The gym—named for Kobe in 2010, after he donated $411,000 to the school district—was far bigger than the old one that he and Mellet had played in back when they were teammates in 1995–96, when Kobe was a senior supernova and Mellet, now a corporate attorney who hadn’t spoken to him in years, was a scrawny sophomore guard happy just to ride the bench. With the bleachers pushed in against the wall, as they were now, the place seemed even bigger. The kids’ voices echoed as if they were at the bottom of a canyon. The only other person in the school was a janitor. Still, Mellet managed to notice that his phone was droning and lighting up with text messages. They were from old friends bearing horrible news.

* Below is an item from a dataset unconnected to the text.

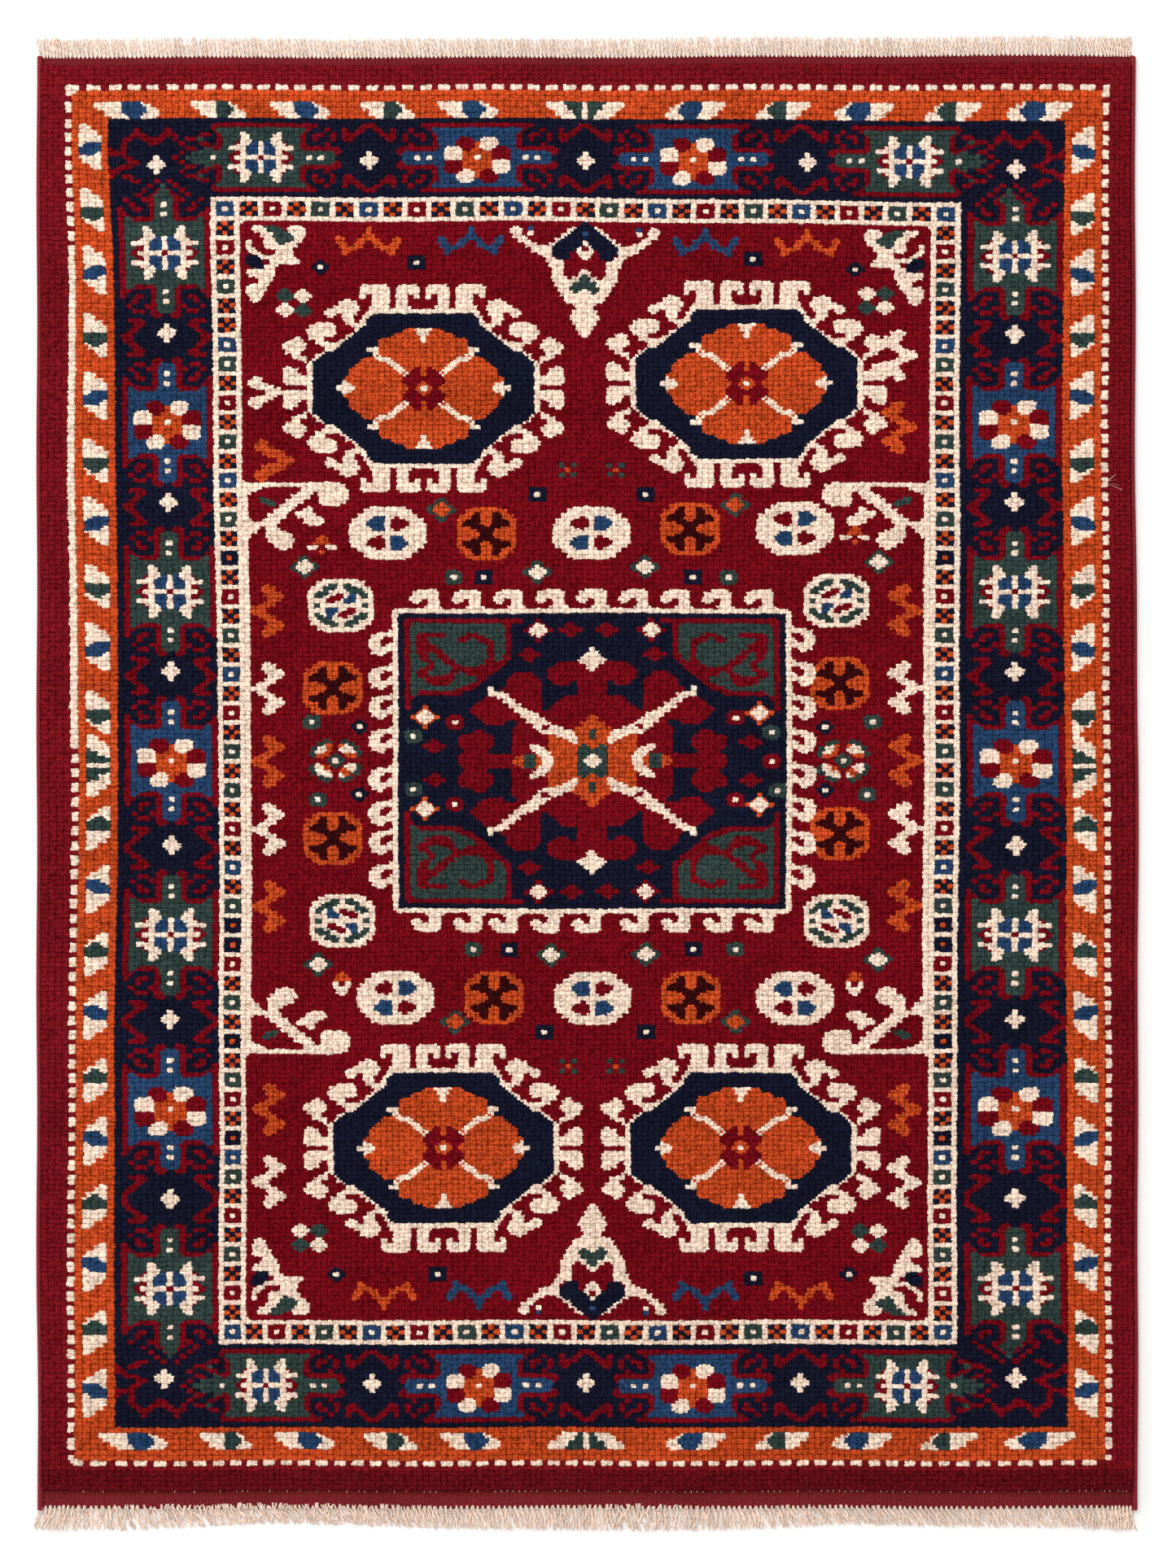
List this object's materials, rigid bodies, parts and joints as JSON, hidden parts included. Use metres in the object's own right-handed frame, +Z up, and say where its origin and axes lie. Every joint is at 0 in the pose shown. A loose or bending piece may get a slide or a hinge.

As he read them, he was filled with an odd emptiness. Though he had not maintained a relationship with Kobe—how many of those guys, even with those old friendships and a state championship binding them to him, really had?—Mellet had always considered himself lucky to have played with him, to have gotten to know him a bit. Whenever he met someone through his work, investors or stockholders or other attorneys, he had always found a way to loop his connection to Kobe into the conversation. It was a marvelous icebreaker, better than asking about kids or golf or the same-old, same-old. You were on the same team as Kobe? Well, tell me about THAT! They lit up, and to Mellet, there was a thrill, a tiny electric charge, in retelling and reliving the stories. Now that wire had been severed. Now a piece of his life, one that had significance, was gone.
Within twenty minutes, the janitor came by to tell him that he and Allison and the children would have to leave. The building was going to be locked down.